Venice typically throbs with more tourists than it can handle but it is not a late-night town. To get to savor the beauty of Piazza San Marco, make an effort to get there in the darkest hours of the middle of the night to have it to yourself and enjoy the silence and soft fall of your own steps on the old stones. Having the Piazza to yourself these days is a rare and wonderful memory that not many people get. Then stroll down to the Bridge of Sighs to see it at as dawn breaks over the basin.

Take a boat to Torcello to see the origins of life in the Venetian lagoon and enjoy your return ride to Venice and the breathtaking view as the silhouette of La Serenissima fills your horizon.


Letna Park and Letna Beer Garden: After you’ve crossed Charles Bridge and seen Prague Castle, the beautiful and spacious Letna is not only verdant and refreshing, it’s a terrific place to walk and work up a thirst before going to the old Letna Beer Garden, where you can go to the small kiosk and get a Czech beer and sit at picnic tables surrounded by Czechs and savor some of the finest views of the river, Charles Bridge, Prague’s beautiful spires and red-roofed buildings. For another off-the-beaten track excursion, on the right bank of the Vltava, make a visit to Vyšehrad, where you can see the ancient and original 10thcentury site of the Kings of Bohemia and gaze at beautiful panoramas of Prague Castle and city views.

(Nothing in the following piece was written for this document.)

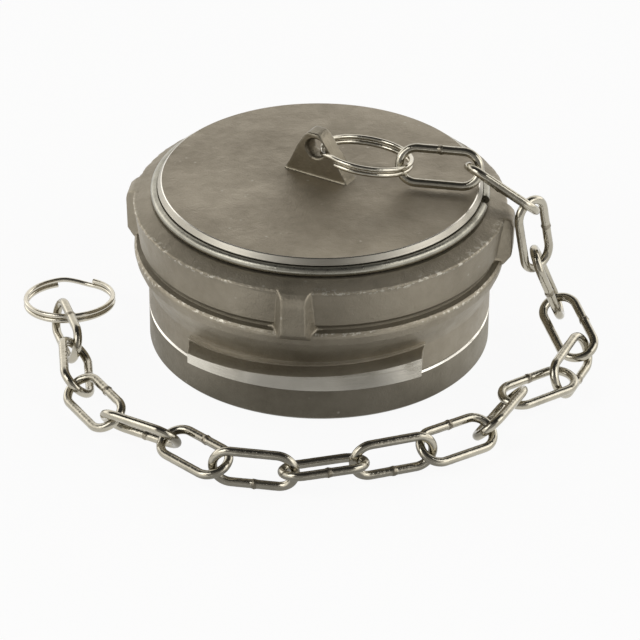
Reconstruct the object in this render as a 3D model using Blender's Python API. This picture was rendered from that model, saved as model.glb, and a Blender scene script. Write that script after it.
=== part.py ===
# Blind plug: a cap body with a turning locking ring, held captive by a chain
import math

import bmesh
import bpy
from mathutils import Matrix, Vector

# All sizes below are millimetres, heights run up from the face that meets the other coupling
MM = 0.001
GAP = 0.3
EDGE = 0.6
TURN_STEPS = 64

# Cap body
WALL_R = 58.3
FLANGE_REACH = 3.7
FLANGE_R = WALL_R + FLANGE_REACH
FLANGE_TOP = 13.1
FLANGE_CHAMFER = 0.8
TOP_Z = 63.0
TOP_BEVEL = 1.4
TOP_EDGE_R = WALL_R - TOP_BEVEL
RIM_Z = 61.0
WALL_THICK = 7.8
CAVITY_R = WALL_R - WALL_THICK
CAVITY_TOP = 57.5
CAVITY_DRAFT = 0.7
CAVITY_FILLET = 3.0
SEAT_WIDTH = 4.7
SEAT_R = CAVITY_R + SEAT_WIDTH
SEAT_DEPTH = 8.0

# Snap ring and its groove in the wall
SNAP_WIRE = 3.4
SNAP_PROUD = 0.8
SNAP_R = WALL_R + SNAP_PROUD
SNAP_Z = 58.9
SNAP_BREAK_DEG = 5.0
SNAP_BREAK_AT = 80.0

# Locking ring
BORE_R = WALL_R + GAP
RING_BOTTOM = FLANGE_TOP + GAP
RING_TOP = SNAP_Z - SNAP_WIRE / 2 - GAP
SKIRT_THICK = 3.4
SKIRT_R = BORE_R + SKIRT_THICK
SKIRT_TOP = 24.0
RIB_REACH = 5.0
RIB_R = SKIRT_R + RIB_REACH
RIB_Z = 36.4
BAND_REACH = 3.1
BAND_R = SKIRT_R + BAND_REACH
BAND_BOTTOM = 40.8
COVE_DEPTH = 0.9
COVE_R = BAND_R - COVE_DEPTH
PARTING_REACH = 1.9
PARTING_R = BAND_R + PARTING_REACH
PARTING_Z = 54.5
TOP_FACE_WIDTH = 2.3
TOP_FACE_R = BORE_R + TOP_FACE_WIDTH

# Four spanner lugs on the locking ring, a quarter turn apart
LUG_COUNT = 4
LUG_TURN = -7.5
LUG_WIDTH = 12.8
LUG_DRAFT = 0.54
LUG_SUNK = 2.1
LUG_SHOULDER = 0.4
LUG_REACH = 4.5
LUG_ROOT_R = BAND_R - LUG_SUNK
LUG_WIDE_R = BAND_R + LUG_SHOULDER
LUG_FACE_R = LUG_WIDE_R + LUG_REACH
LUG_TOP = 55.2
LUG_BOTTOM = 35.6

# Two ramps that draw the other coupling's claws up as the ring turns
RAMP_REACH = 6.2
RAMP_SUNK = 1.1
RAMP_R = SKIRT_R + RAMP_REACH
RAMP_ROOT_R = SKIRT_R - RAMP_SUNK
RAMP_TURN = -5.4
RAMP_HALF_DEG = 37.3
RAMP_ROOT_HALF_DEG = 41.8
RAMP_BOTTOM = 15.7
RAMP_ROOT_BOTTOM = 14.6
RAMP_LOW = 20.1
RAMP_RISE = 3.5
RAMP_SLOPE = 2.0
RAMP_STEPS = 15

# Eye cast on the top, for the chain
EYE_START = (-12.7, 7.6)
EYE_HEADING = -30.4
EYE_LENGTH = 25.4
EYE_HEIGHT = 16.4
EYE_CREST_DROP = 1.0
EYE_SHOULDER = EYE_HEIGHT - EYE_CREST_DROP
EYE_FRONT_LOW = (2.2, 4.0)
EYE_FRONT_HIGH = (5.0, 10.6)
EYE_CREST = (7.9, 9.4, 13.4, 15.0)
EYE_BACK = (20.3, 8.2)
EYE_SUNK = 1.0
EYE_THICK = 6.5
EYE_EDGE = 0.7
EYE_HOLE_R = 3.5
EYE_HOLE_EASE = 1.7
EYE_HOLE_STEPS = 24
EYE_HOLE_ALONG = 12.6
EYE_HOLE_DROP = 5.4
EYE_HOLE_UP = EYE_HEIGHT - EYE_HOLE_DROP
EYE_FOOT = 1.9

# Split rings of double wire, one at each end of the chain
SPLIT_WIRE = 1.8
SPLIT_R = 16.0
SPLIT_STEPS = 40
SPLIT_STEP_DEG = 22.0
SPLIT_END_DEG = 3.0

# Welded long-link chain
LINK_WIRE = 3.2
LINK_LENGTH = 32.0
LINK_WIDTH = 15.6
LINK_BEND_STEPS = 7
WIRE_SIDES = 8

# Where each link meets the next: over the edge, down to the ground and round the front to the left
CHAIN_MEETS = [
    (30, -4, 71), (54.5, -8, 71), (74.5, -12, 58.5), (78.5, -9, 34.5), (86, -7, 15.5), (94, -28.5, 8.5),
    (86, -46.5, 8), (69, -58, 8), (58, -79.5, 8), (37.5, -93, 8.5), (14, -101, 8.5), (-10, -107.5, 8.5),
    (-33.5, -103, 8), (-51, -86, 7.5), (-72, -74, 7.5), (-85, -53, 7.5), (-87.5, -28.5, 8), (-95, -4.5, 8),
]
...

Door in Hydra ©Scott Stavrou


Because there are no cars on the small, stunning compact island of Hydra, it’s wonderful for hiking, but the island gets very crowded in summer. The best times to visit are in May or early June or late September or early October, when the weather is typically still warm enough to enjoy swimming the beautiful waters of the Saronic Gulf but when you won’t have to share them with so many tourists. After you explore the small town, pack a picnic lunch and take a small colorful caique boat to one of the quiet island beaches that are reachable only by boat before you return to the colorful little port for a souma or an ouzo and water as you watch the sunset.